- _PROBLEM TO SOLVE_
Every line in the listing is to be echoed verbatim.

- _MATERIAL PROVIDED_
________

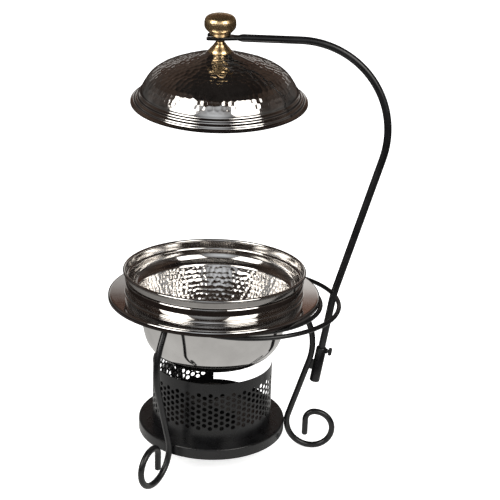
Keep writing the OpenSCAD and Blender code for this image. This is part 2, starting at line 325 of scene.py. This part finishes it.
def hammer_marks(path, columns, zone, size, depth, seed):
    """How deep each point of a spun path is hammered: overlapping round dimples, side by side."""
    rng = np.random.default_rng(seed)
    inside = np.array([zone(r, z) for r, z in path])
    centres = []
    for r, z in resample(path[inside > 0], size * 0.87):
        count = max(1, round(2 * math.pi * r / size))
        phase = rng.uniform(0, 2 * math.pi)
        for k in range(count):
            angle = phase + (k + rng.uniform(-0.3, 0.3)) * 2 * math.pi / count
            drift = rng.uniform(-0.25, 0.25) * size / 2
            centres.append(((r + drift) * math.cos(angle), (r + drift) * math.sin(angle), z + drift))
    tree = KDTree(len(centres))
    for i, centre in enumerate(centres):
        tree.insert(centre, i)
    tree.balance()
    dimple_r = 0.68 * size
    marks = np.zeros(len(path) * columns)
    for i, point in enumerate(spin(path, columns)):
        share = inside[i // columns]
        if share > 0:
            marks[i] = share * depth * (1 - min(1, tree.find(point)[2] / dimple_r) ** 2)
    return marks.reshape(len(path), columns)


def spun_sheet(name, body, material, path, step, columns, hammer=None, matrix=Matrix.Identity(4),
               replaced=(), thickness=SHEET_T):
    """Sheet metal spun about the Z axis, with its thickness to the left of the path.
    It may have hammer marks: (zone, size, depth, seed)."""
    path = resample(path, step)
    across = left_normals(path)
    marks = hammer_marks(path, columns, *hammer) if hammer else np.zeros((len(path), 1))
    near = path[:, None, :] + across[:, None, :] * marks[:, :, None]
    far = near + across[:, None, :] * thickness
    loop = np.concatenate([near, far[::-1]])
    loop[..., 0] = np.maximum(loop[..., 0], 0)
    faces = ring_faces(len(loop), columns, True)
    return add_piece(name, body, material, spin(loop, columns), faces, matrix, replaced)


# ---- Bent rods ----

def ahead(place, distance):
    """The place that far straight ahead of another."""
    forward, left, heading = place
    a = math.radians(heading)
    return forward + distance * math.cos(a), left + distance * math.sin(a), heading


def walk(steps):
    """Places along a bent rod, as (forward, left, heading). A step is a run (length, 0) or a bend
    (radius, angle), which goes left when its angle is over 0."""
    places = [(0.0, 0.0, 0.0)]
    for size, bend in steps:
        x, y, heading = places[-1]
        if bend == 0:
            places.append(ahead(places[-1], size))
            continue
        count = max(1, math.ceil(abs(bend) / 3))
        side = math.copysign(size, bend)
        a = math.radians(heading)
        for i in range(1, count + 1):
            turned = heading + bend * i / count
            b = math.radians(turned)
            forward = x + side * (math.sin(b) - math.sin(a))
            left = y + side * (math.cos(a) - math.cos(b))
            places.append((forward, left, turned))
    return places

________

- _RESPONSE TO THIS EXERCISE_
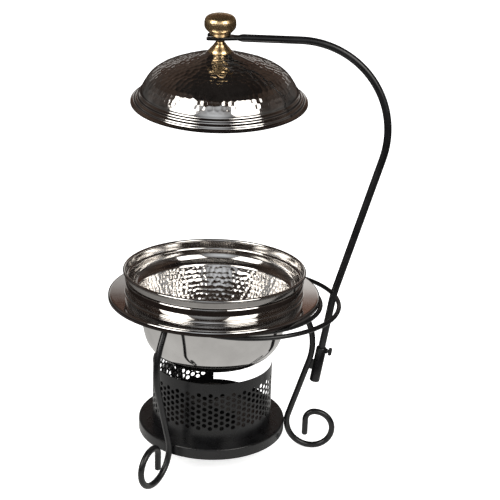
Keep writing the OpenSCAD and Blender code for this image. This is part 2, starting at line 325 of scene.py. This part finishes it.
def hammer_marks(path, columns, zone, size, depth, seed):
    """How deep each point of a spun path is hammered: overlapping round dimples, side by side."""
    rng = np.random.default_rng(seed)
    inside = np.array([zone(r, z) for r, z in path])
    centres = []
    for r, z in resample(path[inside > 0], size * 0.87):
        count = max(1, round(2 * math.pi * r / size))
        phase = rng.uniform(0, 2 * math.pi)
        for k in range(count):
            angle = phase + (k + rng.uniform(-0.3, 0.3)) * 2 * math.pi / count
            drift = rng.uniform(-0.25, 0.25) * size / 2
            centres.append(((r + drift) * math.cos(angle), (r + drift) * math.sin(angle), z + drift))
    tree = KDTree(len(centres))
    for i, centre in enumerate(centres):
        tree.insert(centre, i)
    tree.balance()
    dimple_r = 0.68 * size
    marks = np.zeros(len(path) * columns)
    for i, point in enumerate(spin(path, columns)):
        share = inside[i // columns]
        if share > 0:
            marks[i] = share * depth * (1 - min(1, tree.find(point)[2] / dimple_r) ** 2)
    return marks.reshape(len(path), columns)


def spun_sheet(name, body, material, path, step, columns, hammer=None, matrix=Matrix.Identity(4),
               replaced=(), thickness=SHEET_T):
    """Sheet metal spun about the Z axis, with its thickness to the left of the path.
    It may have hammer marks: (zone, size, depth, seed)."""
    path = resample(path, step)
    across = left_normals(path)
    marks = hammer_marks(path, columns, *hammer) if hammer else np.zeros((len(path), 1))
    near = path[:, None, :] + across[:, None, :] * marks[:, :, None]
    far = near + across[:, None, :] * thickness
    loop = np.concatenate([near, far[::-1]])
    loop[..., 0] = np.maximum(loop[..., 0], 0)
    faces = ring_faces(len(loop), columns, True)
    return add_piece(name, body, material, spin(loop, columns), faces, matrix, replaced)


# ---- Bent rods ----

def ahead(place, distance):
    """The place that far straight ahead of another."""
    forward, left, heading = place
    a = math.radians(heading)
    return forward + distance * math.cos(a), left + distance * math.sin(a), heading


def walk(steps):
    """Places along a bent rod, as (forward, left, heading). A step is a run (length, 0) or a bend
    (radius, angle), which goes left when its angle is over 0."""
    places = [(0.0, 0.0, 0.0)]
    for size, bend in steps:
        x, y, heading = places[-1]
        if bend == 0:
            places.append(ahead(places[-1], size))
            continue
        count = max(1, math.ceil(abs(bend) / 3))
        side = math.copysign(size, bend)
        a = math.radians(heading)
        for i in range(1, count + 1):
            turned = heading + bend * i / count
            b = math.radians(turned)
            forward = x + side * (math.sin(b) - math.sin(a))
            left = y + side * (math.cos(a) - math.cos(b))
            places.append((forward, left, turned))
    return places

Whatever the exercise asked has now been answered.